En la retina el paisaje y toda la escena del café en el porche de la casa ayer, poco antes de nuestra partida. Estamos sentados en un banco de espaldas a la pared, frente al jardín. Un rayo de sol ilumina la tarde y la lluvia nos ha dado un rato de tregua. Frente a nosotros brilla la hierba todavía húmeda, todo el paisaje está como encendido y se ha marchado la sombra. Vemos las tapias que rodean el jardín, todavía descubiertas, a la espera de que la primavera las vista cuando echen la hoja las enredaderas que las cubren. Los setos de boj de un verde casi metálico y los limoneros cargados de fruta contrastan con el verde oscuro de las hojas del magnolio. Al fondo, por encima del seto asoman unos naranjos que marcan en la distancia la huerta que se extiende a un lado y a otro, escondida por el seto. Desde nuestro sitio, por encima de setos, bardas y árboles vemos el monte. La casa está en un alto desde el que las vistas son innumerables y variadas, se mire hacia dónde se mire. El monte es un mosaico de verdes, sobre el que distinguimos casas, aldeas, árboles, pastos. Desde el oeste avanza una inmensa nube cargada de agua. La vemos avanzar llenando el valle y jugando con el sol, alterando el paisaje de manera caprichosa, uno diría que juguetona. Va proyectando sombras, que se retiran luego para que vuelva la luz del sol, para taparla enseguida otra vez. Es extraño pensar sentado en este porche, metido en ese paisaje entre el mar y el monte, en las quejas sobre el clima de esta zona de España. Llueve sí, pero que lluvia tan mansa estos días, como acariciadora y delicada, que cae a ratos como pidiendo permiso y que parece hecha para propiciar el juego de los paraguas, que los caminantes abren y cierran a ratos, después de alargada la mano, para decidir la opción más conveniente. Así que el paseo se adorna también con este abrir y cerrar de alas de estos grandes pájaros negros. Sólo a ratos ha caído con más fuerza, como con enfado, tal vez molesta por el paso excesivamente cansino de los paseantes a los que decide azuzar.

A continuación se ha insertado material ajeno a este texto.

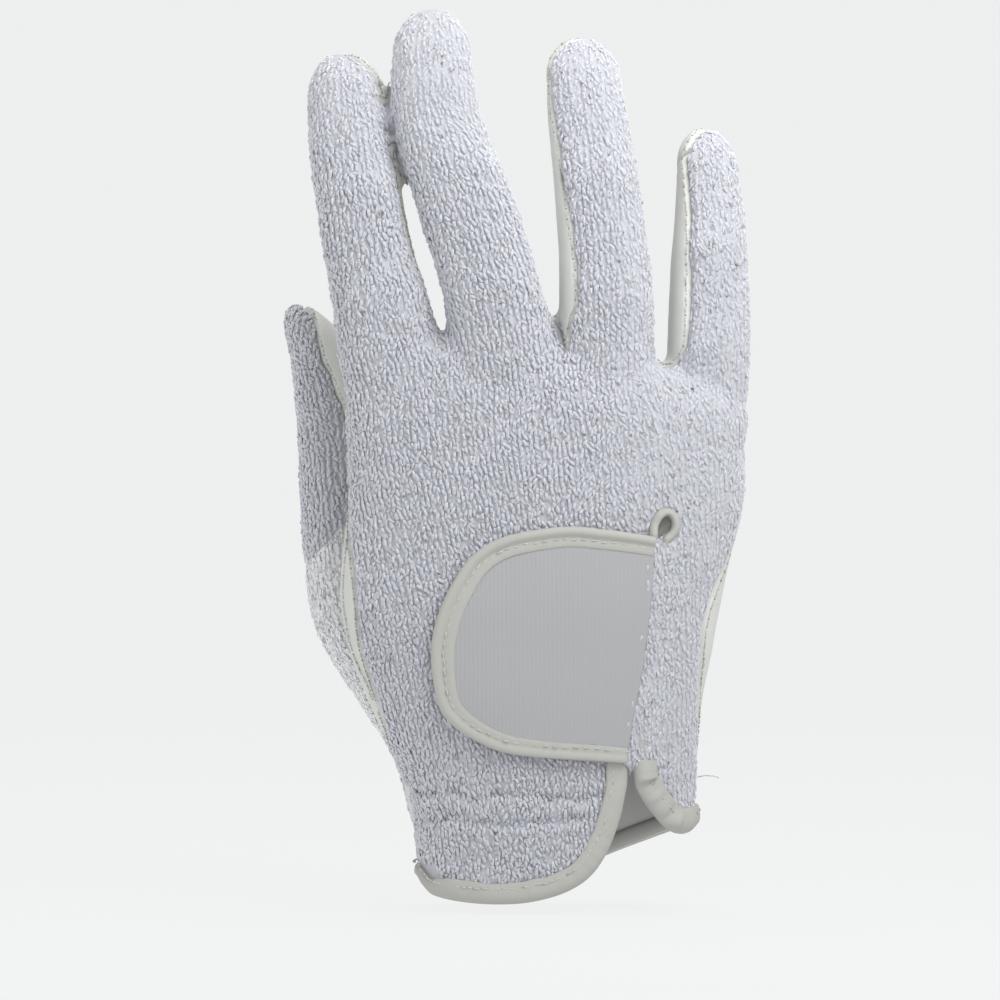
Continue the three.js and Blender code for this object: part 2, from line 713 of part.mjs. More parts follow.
// The tab's plan less a margin along its round edge, open towards the slit.
function tabInside(margin) {
  const inset = grown(tabRound, -margin).slice(1, -1);
  const lower = new THREE.Vector2(FAR, tabRound[0].y + margin);
  const upper = new THREE.Vector2(FAR, tabRound.at(-1).y - margin);
  return [lower, new THREE.Vector2(tabRound[0].x, lower.y), ...inset,
    new THREE.Vector2(tabRound.at(-1).x, upper.y), upper];
}

// A layer over the back of the palm, from one height above the terry to another.
function tabLayer(from, to) {
  return palmForm(to).subtract(palmForm(from));
}

const tabSeat = BINDING_PROUD + TAB_CLEARANCE;

function closureTab() {
  const plan = prism(tabOutline, -FAR, 0);
  const inside = prism(tabInside(TAB_BINDING_WIDTH + SEAM_GAP), -FAR, 0);
  return tabLayer(tabSeat, tabSeat + TAB_WALL).intersect(plan).intersect(inside);
}

function tabBinding() {
  const rim = prism(tabOutline, -FAR, 0).subtract(prism(tabInside(TAB_BINDING_WIDTH), -FAR, 0));
  return tabLayer(tabSeat, tabSeat + TAB_BINDING_WALL).intersect(rim);
}

const terry = { color: 0xeceef5, roughness: 0.95, metalness: 0 };
const leather = { color: 0xf1f1ee, roughness: 0.6, metalness: 0 };
const ribbedFabric = { color: 0xe2e2e6, roughness: 0.85, metalness: 0 };
const bindingTape = { color: 0xe9eae5, roughness: 0.7, metalness: 0 };

function piece(name, body, finish) {
  const { vertProperties, triVerts } = withoutCrumbs(body).getMesh();
  const geometry = new THREE.BufferGeometry();
  geometry.setAttribute("position", new THREE.BufferAttribute(vertProperties, 3));
  geometry.setIndex(new THREE.BufferAttribute(triVerts, 1));
  geometry.computeVertexNormals();
  const mesh = new THREE.Mesh(geometry, new THREE.MeshStandardMaterial(finish));
  mesh.name = name;
  return mesh;
}

// A cut can leave a crumb of no volume where two faces graze.
function withoutCrumbs(body) {
  const bodies = body.decompose().filter((part) => Math.abs(part.volume()) > 0.01);
  return bodies.reduce((joined, part) => joined.add(part));
}

const glove = new THREE.Group();
glove.add(piece("back_panel", backPanel(), terry));
glove.add(piece("palm_panel", palmPanel(), leather));
for (let i = 0; i + 1 < FINGERS.length; i++) {
  const [one, other] = [FINGERS[i], FINGERS[i + 1]];
  glove.add(piece(`fourchette_${one.name}_${other.name}`, fourchette(one, other), leather));
}
glove.add(piece("thumb_back", thumbBackPiece(), terry));
glove.add(piece("thumb_front", thumbFrontPiece(), leather));
glove.add(piece("closure_tab", closureTab(), ribbedFabric));
glove.add(piece("tab_binding", tabBinding(), bindingTape));
glove.add(piece("hem_binding", hemBinding(), bindingTape));
glove.add(piece("slit_binding", slitBinding(), bindingTape));

export default glove;
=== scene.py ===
# A right-hand racquet glove, worn upright: looped cotton terry over the back of the hand, smooth
# synthetic leather on the palm and between the fingers, and a strap tab over a bound wrist slit.
# Sizes are in millimetres until a mesh is made, and X, Y and Z are the frame's own axes.
import math

import bmesh
import bpy
import numpy as np
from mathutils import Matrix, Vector
from mathutils.kdtree import KDTree


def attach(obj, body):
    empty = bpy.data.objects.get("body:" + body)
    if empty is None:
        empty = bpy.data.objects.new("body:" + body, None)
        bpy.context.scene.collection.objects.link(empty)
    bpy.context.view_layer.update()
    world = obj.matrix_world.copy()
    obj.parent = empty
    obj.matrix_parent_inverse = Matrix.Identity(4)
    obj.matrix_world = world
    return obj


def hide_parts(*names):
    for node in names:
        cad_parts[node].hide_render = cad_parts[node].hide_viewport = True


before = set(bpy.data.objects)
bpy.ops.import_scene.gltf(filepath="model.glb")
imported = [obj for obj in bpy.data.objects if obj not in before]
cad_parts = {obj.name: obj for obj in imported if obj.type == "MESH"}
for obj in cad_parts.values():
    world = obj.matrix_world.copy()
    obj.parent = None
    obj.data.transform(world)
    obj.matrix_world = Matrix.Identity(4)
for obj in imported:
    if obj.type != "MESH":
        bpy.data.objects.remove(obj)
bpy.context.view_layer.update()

MM = 0.001
RANDOM = np.random.default_rng(7)

# Driving sizes, as the model's
PALM_LENGTH = 132.0
KNUCKLE_BREADTH, KNUCKLE_DEPTH = 96.0, 32.0
WRIST_BREADTH, WRIST_DEPTH = 65.0, 42.0
THUMB_LENGTH, THUMB_BREADTH, THUMB_DEPTH = 124.6, 22.0, 21.0
THUMB_BASE = 0.114 * PALM_LENGTH
THUMB_TIP = 0.4 * THUMB_BREADTH  # length of the rounded tip
HEM_OVERRUN = 12.0
PALM_POWER, FINGER_POWER = 2.5, 2.3  # 2 is an ellipse, more is squarer

# Palm sections: up as a share of the length, blend from wrist to knuckles, the rest as shares of
# the blended breadth and depth.
PALM_ROWS = dict(
    up=[0, 0.173, 0.261, 0.351, 0.439, 0.53, 0.617, 0.707, 0.795, 0.886, 0.925, 0.965, 1],
    blend=[0, 0, 0.15, 0.35, 0.6, 0.8, 0.95, 1, 1, 1, 1, 1, 1],
    left=[0.477, 0.514, 0.55, 0.58, 0.577, 0.56, 0.527, 0.502, 0.499, 0.502, 0.48, 0.45, 0.38],
    right=[0.508, 0.523, 0.499, 0.474, 0.458, 0.45, 0.455, 0.472, 0.473, 0.453, 0.36, 0.22, 0.15],
    back=[0.5, 0.488, 0.5, 0.532, 0.56, 0.588, 0.59, 0.578, 0.547, 0.484, 0.43, 0.33, 0.17],
    front=[0.5, 0.5, 0.51, 0.532, 0.55, 0.57, 0.55, 0.516, 0.44, 0.375, 0.32, 0.235, 0.08],
)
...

Es un paisaje recogido y silencioso y una naturaleza rica y feraz, que ofrece frutos sin fin, propiciados por este verdor. Las barbas de los tres que contemplamos esta tarde, espléndida hoy en su delicadeza, se han rizado con la humedad, han crecido extraordinarias, ocultando corbatas, chalecos, camisas, y están a punto de florecer. El único sombrero se ha levantado como por encanto aupado en silencio por los bucles extraordinarios como las barbas que han poblado repentinos, al paso de la nube, el cráneo antes resplandeciente y pulido de su dueño.
Uno cae a veces en la tentación de desear que la vida fuera como esta tarde, un eterno café ante ese espléndido despliegue de la naturaleza. Pero sabe que no es posible y que además, no debe ser así. Y pronto volverán los días con sus trabajos y afanes. Y es entonces cuando las cuatro líneas que se escriben son el intento modesto de asir el tiempo que corre y la belleza que es fugaz. Nos queda, a los que en este día de Pascua hemos tenido la suerte de participar en la Misa de este primer domingo del año cristiano, el saber que las cosas tienen un sentido y que no todo es en vano.